All that was touched by the hand of Glam was also touched by Bowie somewhere along the assembly line. In 1973 he "caricatured the new kind of visual tenseness that was taking over," according to the style and fashion tablet of the time Nova. As Ziggy Stardust mutated into Aladdin Sane, Bowie produced Lou Reed's Transformer (drag queens, make-up and Mars), and wrote for Mott The Hoople the song that became the "All You Need Is Love" of the Glam generation. In "All The Young Dudes" glitter, shoplifting, and T-Rex filled in for peace, lovebeads and understanding.

Now, as Bowie prepares to beam "The Aladdin Sane Revue" into 1996, the ghost of Glam hovers over London with the making of the film Velvet Goldmine, directed by Todd Haynes and starring both Ewan McGregor and comedian Eddie Izzard. The film takes it's name from a Bowie b-side. The set is as closed as a Kubrick film, but the PR people, McDonald & Rutter, claim that it "follows the rise of Brian Slade, a mythical rock god, who finds himself at the epicentre of the pleasures and decadence of his day, during the emergence of the Glam Rock scene in the early Seventies". Brian Molko, the singer with Placebo, currently lauded as the leaders of a new generation of Glam Rockers, is reported to feature in the film as one of the New York Dolls.

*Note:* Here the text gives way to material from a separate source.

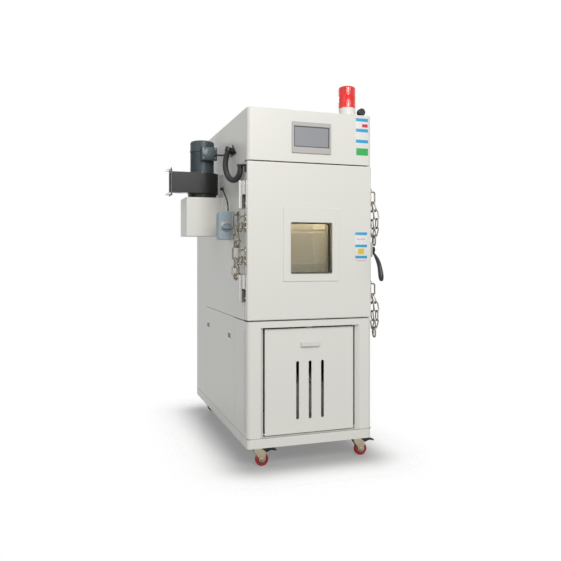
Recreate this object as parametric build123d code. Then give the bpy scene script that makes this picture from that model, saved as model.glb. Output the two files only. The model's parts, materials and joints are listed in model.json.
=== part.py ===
"""Environmental test chamber on four swivel casters, in millimetres.

Cabinet coordinates while modelling: X to the right seen from the front, Y towards the rear
with the front face at 0, Z up from the floor, X = 0 on the cabinet's centre plane.
On export everything moves together, so that the origin is under the middle of the whole chamber.
"""

from build123d import *
import math
import os

# Cabinet
cabinet_width = 640.0
cabinet_depth = 1240.0
cabinet_top = 1700.0
sheet = 2.0
front_corner_radius = 20.0
top_edge_radius = 4.0
panel_seam = 2.0

# Levels above the floor
base_bottom = 100.0
base_top = 146.0
lower_frame_top = 694.0
casing_bottom = 698.0
door_bottom = 699.0
door_top = 1448.0
head_bottom = 1453.0

# Side seams, measured from the front face
jamb_front = 54.0
side_seam_front = 237.0
side_seam_rear = 930.0
base_rail_width = 40.0
base_cross_rail = 110.0
deck_thickness = 3.0

# Working space
liner_width = 440.0
liner_bottom = 790.0
liner_height = 540.0
liner_depth = 690.0
liner_sheet = 1.5
baffle_front = 545.0
insulation_rear = 790.0
shelf_levels = (962.0, 1132.0)
rail_reach = 14.0
rail_thickness = 2.0
shelf_wire = 4.0
shelf_play = 1.0
shelf_front = 130.0
shelf_wire_count = 13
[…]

Since the single "Nancy Boy" hit the charts, Placebo - with Molko made- up and vaguely reminiscent of that bopping imp Marc Bolan - have been heralded as an antidote to the bad lads of Britpop and Loaded. Something wimpy this way comes. Even Robbie Williams has recently owned up to painting his nails to go down the pub. But those about to do away with Fever Pitch and get it on with feather boas will very probably lack the innocence and urgency that characterised the first shot of Glam Rock, when there was "Concrete all around but not in our heads", according to the aforementioned Glam anthem. Glam took the Wildean epigram to the extreme. If you're in the gutter, why look up at the stars when you can wear them in your hair, on your chest and on your cheeks?

Facial glitter became a statement of daring, and the Glam equivalent of a Masonic handshake. What Susan Sontag had written of Camp in 1964 was true of Glam a decade later: "The essence of Camp is its love of the unnatural: of artifice and exaggeration. And Camp is esoteric - something of a private code, a badge of identity even among small urban cliques."

In England Is Mine, Michael Bracewell celebrates the way Bowie "blurred the boundaries between the present and the future, male and female, and offered a DIY disguise for the pursuit of glamour in a synthetic age". The last point was to some extent the credo of both Roxy Music and Cockney Rebel, the only two groups to arrive with a look that was pure Glam, whereas Bowie, Bolan and Slade had previously turned out as mod, flower child and skinheads respectively. Bryan Ferry, the nearest thing to Noel Coward from County Durham, brought the high life to the high street with songs that dropped Quaglino's and Casablanca into the equation. Steve Harley and the chiaroscuro of Cockney Rebel could put Biba, Bauldelaire and the Berlin of Sally Bowles together, often in one song.

With clubs now cropping up playing music from the Glam cannon, and punters forking out for something from Tommy Hilfiger's recently launched Glam clothesline, the current revival will be either at its peak or all played out when Velvet Goldmine reaches the screen. Back in 1973 The Rocky Horror Show and the Richard Allen Glam novels were the signing off point for the era. There was the mid-Seventies siding that was disco, but in many ways the Glam ley lines were built on when punk picked up the baton and ran all the way with it.